Skip to content

Prometheus

Overview

Prometheus is the core metrics collection and alerting system, scraping metrics from all instrumented applications and infrastructure components.

Architecture

graph LR
    subgraph Targets
        N[Node Exporter]
        K[kube-state-metrics]
        A[Applications]
    end

    subgraph Prometheus
        S[Scraper]
        TSDB[(TSDB)]
        R[Rule Engine]
    end

    subgraph Outputs
        G[Grafana]
        AM[Alertmanager]
    end

    N --> S
    K --> S
    A --> S
    S --> TSDB
    TSDB --> G
    R --> AM

Configuration

Scrape Config

global:
  scrape_interval: 30s
  evaluation_interval: 30s

scrape_configs:
  - job_name: 'kubernetes-pods'
    kubernetes_sd_configs:
      - role: pod
    relabel_configs:
      - source_labels: [__meta_kubernetes_pod_annotation_prometheus_io_scrape]
        action: keep
        regex: true

ServiceMonitor

For applications using ServiceMonitor CRDs:

apiVersion: monitoring.coreos.com/v1
kind: ServiceMonitor
metadata:
  name: my-app
  namespace: my-namespace
spec:
  selector:
    matchLabels:
      app: my-app
  endpoints:
  - port: metrics
    interval: 30s

Key Metrics

Kubernetes Metrics

Metric Description
kube_pod_status_phase Pod phase status
kube_deployment_status_replicas Deployment replica count
kube_node_status_condition Node condition status

Node Metrics

Metric Description
node_cpu_seconds_total CPU usage
node_memory_MemAvailable_bytes Available memory
node_filesystem_avail_bytes Available disk space

Container Metrics

Metric Description
container_cpu_usage_seconds_total Container CPU
container_memory_working_set_bytes Container memory
container_network_receive_bytes_total Network RX

Alerting Rules

Critical Alerts

groups:
- name: critical
  rules:
  - alert: NodeDown
    expr: up{job="node"} == 0
    for: 5m
    labels:
      severity: critical
    annotations:
      summary: "Node {{ $labels.instance }} down"
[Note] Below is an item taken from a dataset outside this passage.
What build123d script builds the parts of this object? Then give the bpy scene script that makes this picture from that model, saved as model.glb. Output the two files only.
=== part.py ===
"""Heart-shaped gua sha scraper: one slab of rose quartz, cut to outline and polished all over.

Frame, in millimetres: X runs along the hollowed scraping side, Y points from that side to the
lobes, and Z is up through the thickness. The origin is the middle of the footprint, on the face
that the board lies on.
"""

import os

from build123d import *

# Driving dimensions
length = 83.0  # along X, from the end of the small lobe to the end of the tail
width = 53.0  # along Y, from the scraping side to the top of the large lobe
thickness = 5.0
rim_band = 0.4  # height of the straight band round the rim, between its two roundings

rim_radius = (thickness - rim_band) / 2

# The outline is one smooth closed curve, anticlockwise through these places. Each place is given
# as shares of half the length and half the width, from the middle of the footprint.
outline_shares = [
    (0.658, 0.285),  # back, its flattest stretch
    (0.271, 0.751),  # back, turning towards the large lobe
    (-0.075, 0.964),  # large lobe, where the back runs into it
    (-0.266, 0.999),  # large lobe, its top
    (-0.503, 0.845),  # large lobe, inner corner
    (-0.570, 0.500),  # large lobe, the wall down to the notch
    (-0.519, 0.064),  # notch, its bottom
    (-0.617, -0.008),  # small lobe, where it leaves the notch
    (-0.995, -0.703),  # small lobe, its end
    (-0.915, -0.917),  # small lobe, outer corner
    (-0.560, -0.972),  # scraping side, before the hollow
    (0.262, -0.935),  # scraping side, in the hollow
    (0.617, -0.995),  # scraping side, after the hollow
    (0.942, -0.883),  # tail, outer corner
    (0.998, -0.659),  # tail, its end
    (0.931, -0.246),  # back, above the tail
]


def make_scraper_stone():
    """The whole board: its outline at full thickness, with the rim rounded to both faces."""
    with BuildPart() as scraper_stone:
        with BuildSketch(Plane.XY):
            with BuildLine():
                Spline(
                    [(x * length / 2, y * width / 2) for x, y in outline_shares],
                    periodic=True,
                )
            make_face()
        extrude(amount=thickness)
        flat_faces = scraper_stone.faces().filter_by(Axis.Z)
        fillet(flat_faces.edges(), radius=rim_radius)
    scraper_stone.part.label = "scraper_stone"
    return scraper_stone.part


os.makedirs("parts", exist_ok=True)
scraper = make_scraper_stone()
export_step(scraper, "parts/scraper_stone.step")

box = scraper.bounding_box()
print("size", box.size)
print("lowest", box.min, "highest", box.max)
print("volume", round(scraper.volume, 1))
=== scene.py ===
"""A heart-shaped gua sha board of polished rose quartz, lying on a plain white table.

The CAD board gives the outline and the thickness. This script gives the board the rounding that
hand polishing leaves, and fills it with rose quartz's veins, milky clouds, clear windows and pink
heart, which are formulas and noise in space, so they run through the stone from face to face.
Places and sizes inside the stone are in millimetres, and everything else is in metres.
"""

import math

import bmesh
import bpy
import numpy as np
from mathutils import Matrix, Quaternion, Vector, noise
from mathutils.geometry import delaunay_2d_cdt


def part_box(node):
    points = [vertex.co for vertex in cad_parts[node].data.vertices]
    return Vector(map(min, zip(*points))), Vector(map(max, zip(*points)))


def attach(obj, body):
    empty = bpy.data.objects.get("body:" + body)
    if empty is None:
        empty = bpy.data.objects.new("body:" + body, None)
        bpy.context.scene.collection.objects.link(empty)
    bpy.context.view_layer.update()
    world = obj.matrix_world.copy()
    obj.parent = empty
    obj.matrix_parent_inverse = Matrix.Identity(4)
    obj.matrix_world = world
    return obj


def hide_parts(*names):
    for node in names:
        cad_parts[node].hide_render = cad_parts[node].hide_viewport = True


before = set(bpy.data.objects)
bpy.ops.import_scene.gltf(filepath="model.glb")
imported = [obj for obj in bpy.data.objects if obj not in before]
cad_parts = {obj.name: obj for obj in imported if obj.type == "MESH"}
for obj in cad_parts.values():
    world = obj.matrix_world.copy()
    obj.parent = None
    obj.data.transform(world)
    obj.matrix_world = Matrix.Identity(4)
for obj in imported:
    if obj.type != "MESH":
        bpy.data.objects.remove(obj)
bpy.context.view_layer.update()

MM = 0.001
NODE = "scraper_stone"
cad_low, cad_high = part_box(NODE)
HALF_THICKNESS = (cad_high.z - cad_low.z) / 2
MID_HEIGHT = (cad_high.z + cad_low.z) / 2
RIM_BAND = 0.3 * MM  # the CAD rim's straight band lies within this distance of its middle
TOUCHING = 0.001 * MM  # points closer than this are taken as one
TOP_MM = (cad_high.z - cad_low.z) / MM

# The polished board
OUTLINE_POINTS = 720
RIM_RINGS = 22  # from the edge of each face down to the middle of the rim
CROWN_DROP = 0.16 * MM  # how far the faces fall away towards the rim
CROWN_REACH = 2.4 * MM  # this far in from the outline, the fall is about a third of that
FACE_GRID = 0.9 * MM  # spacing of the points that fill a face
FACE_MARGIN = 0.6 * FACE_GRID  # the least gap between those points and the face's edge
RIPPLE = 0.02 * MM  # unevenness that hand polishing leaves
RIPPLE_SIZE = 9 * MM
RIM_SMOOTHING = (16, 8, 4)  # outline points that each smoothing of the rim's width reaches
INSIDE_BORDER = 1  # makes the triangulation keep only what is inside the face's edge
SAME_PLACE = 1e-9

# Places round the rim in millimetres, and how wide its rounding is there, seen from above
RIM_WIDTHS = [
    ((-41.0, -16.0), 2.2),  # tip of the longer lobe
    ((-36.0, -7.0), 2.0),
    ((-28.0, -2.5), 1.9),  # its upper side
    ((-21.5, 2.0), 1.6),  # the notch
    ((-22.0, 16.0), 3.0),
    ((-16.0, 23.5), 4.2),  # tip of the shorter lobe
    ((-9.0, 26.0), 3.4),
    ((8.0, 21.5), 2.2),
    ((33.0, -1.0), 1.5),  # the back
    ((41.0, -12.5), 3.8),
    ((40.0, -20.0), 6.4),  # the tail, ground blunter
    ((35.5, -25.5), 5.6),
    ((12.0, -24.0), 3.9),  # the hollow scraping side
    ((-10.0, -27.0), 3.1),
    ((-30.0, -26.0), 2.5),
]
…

  - alert: PodCrashLooping
    expr: rate(kube_pod_container_status_restarts_total[15m]) > 0
    for: 15m
    labels:
      severity: warning

Warning Alerts

  - alert: HighMemoryUsage
    expr: node_memory_MemAvailable_bytes / node_memory_MemTotal_bytes < 0.1
    for: 10m
    labels:
      severity: warning
    annotations:
      summary: "High memory usage on {{ $labels.instance }}"

Storage

Retention

  • Default: 15 days
  • Storage path: /prometheus/data
  • Block duration: 2 hours

Capacity Planning

Metrics Samples/sec Storage/day
10,000 ~333 ~500MB
50,000 ~1,666 ~2.5GB
100,000 ~3,333 ~5GB

Queries (PromQL)

Common Queries

# CPU usage by pod
sum(rate(container_cpu_usage_seconds_total{namespace="hub"}[5m])) by (pod)

# Memory usage percentage
(node_memory_MemTotal_bytes - node_memory_MemAvailable_bytes) / node_memory_MemTotal_bytes * 100

# HTTP request rate
sum(rate(http_requests_total[5m])) by (handler, status)

# 95th percentile latency
histogram_quantile(0.95, rate(http_request_duration_seconds_bucket[5m]))

API Endpoints

Endpoint Description
/api/v1/query Instant query
/api/v1/query_range Range query
/api/v1/targets Scrape targets
/api/v1/alerts Active alerts

Troubleshooting

Target Not Scraped

  1. Check ServiceMonitor labels match
  2. Verify metrics endpoint accessible
  3. Check Prometheus logs for errors

High Cardinality

  1. Review label usage
  2. Use recording rules
  3. Reduce scrape targets